What you have to do: Quote exactly and only this range of lines in the data below: the line that holds "The Blender script" to the line that holds "figure's body in", both included.
## START
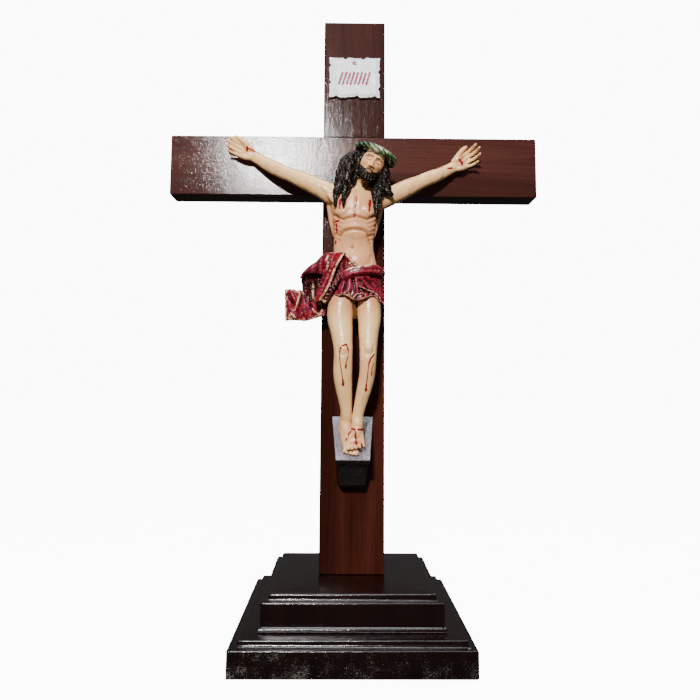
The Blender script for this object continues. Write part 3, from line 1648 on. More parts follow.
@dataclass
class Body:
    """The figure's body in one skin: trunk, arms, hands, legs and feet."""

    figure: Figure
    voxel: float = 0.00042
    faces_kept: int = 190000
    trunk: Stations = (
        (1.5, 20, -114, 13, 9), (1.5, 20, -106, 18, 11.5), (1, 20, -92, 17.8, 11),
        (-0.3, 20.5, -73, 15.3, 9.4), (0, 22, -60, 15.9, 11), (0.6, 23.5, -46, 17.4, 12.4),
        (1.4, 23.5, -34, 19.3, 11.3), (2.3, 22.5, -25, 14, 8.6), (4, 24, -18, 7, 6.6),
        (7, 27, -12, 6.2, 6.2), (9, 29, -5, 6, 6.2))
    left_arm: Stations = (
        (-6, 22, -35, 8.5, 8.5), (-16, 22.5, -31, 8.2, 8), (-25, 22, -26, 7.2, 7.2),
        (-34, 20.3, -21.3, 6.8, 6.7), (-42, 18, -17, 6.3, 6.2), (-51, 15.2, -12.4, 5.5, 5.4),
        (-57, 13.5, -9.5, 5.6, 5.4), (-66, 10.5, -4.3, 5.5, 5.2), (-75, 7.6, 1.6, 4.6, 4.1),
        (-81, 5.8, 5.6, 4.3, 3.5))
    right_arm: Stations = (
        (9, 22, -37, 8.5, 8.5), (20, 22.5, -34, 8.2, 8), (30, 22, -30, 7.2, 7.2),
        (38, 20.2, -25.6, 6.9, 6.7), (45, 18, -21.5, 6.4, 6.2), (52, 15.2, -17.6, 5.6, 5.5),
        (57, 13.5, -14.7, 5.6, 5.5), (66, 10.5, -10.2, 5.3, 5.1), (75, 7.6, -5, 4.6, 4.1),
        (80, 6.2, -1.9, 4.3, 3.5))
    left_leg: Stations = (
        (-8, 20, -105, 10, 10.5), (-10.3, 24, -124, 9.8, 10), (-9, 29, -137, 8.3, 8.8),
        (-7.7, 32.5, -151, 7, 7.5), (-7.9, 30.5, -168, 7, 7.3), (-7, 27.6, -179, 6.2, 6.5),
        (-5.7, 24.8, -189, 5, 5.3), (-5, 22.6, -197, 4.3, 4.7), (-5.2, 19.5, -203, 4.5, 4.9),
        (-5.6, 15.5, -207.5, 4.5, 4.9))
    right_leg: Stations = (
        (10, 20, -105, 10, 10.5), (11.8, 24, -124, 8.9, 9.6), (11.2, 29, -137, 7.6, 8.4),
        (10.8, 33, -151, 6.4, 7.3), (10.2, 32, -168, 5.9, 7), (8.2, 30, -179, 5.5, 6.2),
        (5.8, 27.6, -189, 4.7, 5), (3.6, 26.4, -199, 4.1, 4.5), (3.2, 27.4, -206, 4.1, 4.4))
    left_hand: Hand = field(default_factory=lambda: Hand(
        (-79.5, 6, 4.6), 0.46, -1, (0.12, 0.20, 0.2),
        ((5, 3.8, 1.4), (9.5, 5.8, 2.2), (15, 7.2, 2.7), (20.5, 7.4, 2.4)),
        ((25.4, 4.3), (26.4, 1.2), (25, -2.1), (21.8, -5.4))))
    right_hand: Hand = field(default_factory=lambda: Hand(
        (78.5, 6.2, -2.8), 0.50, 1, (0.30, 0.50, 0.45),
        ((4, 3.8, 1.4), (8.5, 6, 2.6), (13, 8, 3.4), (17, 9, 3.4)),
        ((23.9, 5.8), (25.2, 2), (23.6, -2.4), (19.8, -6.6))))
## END
## START
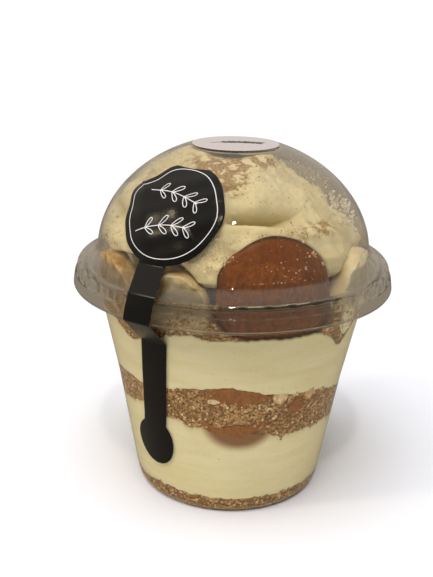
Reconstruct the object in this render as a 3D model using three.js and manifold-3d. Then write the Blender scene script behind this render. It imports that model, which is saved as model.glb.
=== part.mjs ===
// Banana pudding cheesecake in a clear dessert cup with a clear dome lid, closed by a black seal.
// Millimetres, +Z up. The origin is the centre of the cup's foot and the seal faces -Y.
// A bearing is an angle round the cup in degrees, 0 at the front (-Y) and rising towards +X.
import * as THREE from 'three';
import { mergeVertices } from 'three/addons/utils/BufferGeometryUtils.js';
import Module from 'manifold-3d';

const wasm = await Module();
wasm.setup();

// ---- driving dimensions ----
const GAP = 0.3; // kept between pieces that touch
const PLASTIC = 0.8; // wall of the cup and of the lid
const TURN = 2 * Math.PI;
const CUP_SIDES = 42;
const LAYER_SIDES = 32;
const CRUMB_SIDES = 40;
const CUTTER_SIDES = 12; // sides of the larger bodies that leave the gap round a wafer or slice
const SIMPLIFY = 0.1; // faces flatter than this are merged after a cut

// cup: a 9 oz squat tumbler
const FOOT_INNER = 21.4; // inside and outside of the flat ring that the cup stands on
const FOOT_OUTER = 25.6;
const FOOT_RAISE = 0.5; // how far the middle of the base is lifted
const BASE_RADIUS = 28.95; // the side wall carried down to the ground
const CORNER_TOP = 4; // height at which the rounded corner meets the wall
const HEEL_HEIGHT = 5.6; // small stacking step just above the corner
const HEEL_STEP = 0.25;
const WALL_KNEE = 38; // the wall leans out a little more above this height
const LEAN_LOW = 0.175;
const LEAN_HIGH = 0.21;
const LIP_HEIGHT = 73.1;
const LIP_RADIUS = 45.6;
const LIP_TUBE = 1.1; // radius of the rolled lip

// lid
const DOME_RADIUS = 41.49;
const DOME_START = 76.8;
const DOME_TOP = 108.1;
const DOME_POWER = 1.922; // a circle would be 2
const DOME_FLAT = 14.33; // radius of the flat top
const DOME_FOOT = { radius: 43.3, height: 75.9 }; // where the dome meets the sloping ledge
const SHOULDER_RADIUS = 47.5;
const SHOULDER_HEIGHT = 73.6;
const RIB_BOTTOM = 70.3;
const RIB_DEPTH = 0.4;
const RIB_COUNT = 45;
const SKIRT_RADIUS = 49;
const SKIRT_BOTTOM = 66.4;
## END
Task response:
The Blender script for this object continues. Write part 3, from line 1648 on. More parts follow.
@dataclass
class Body:
    """The figure's body in one skin: trunk, arms, hands, legs and feet."""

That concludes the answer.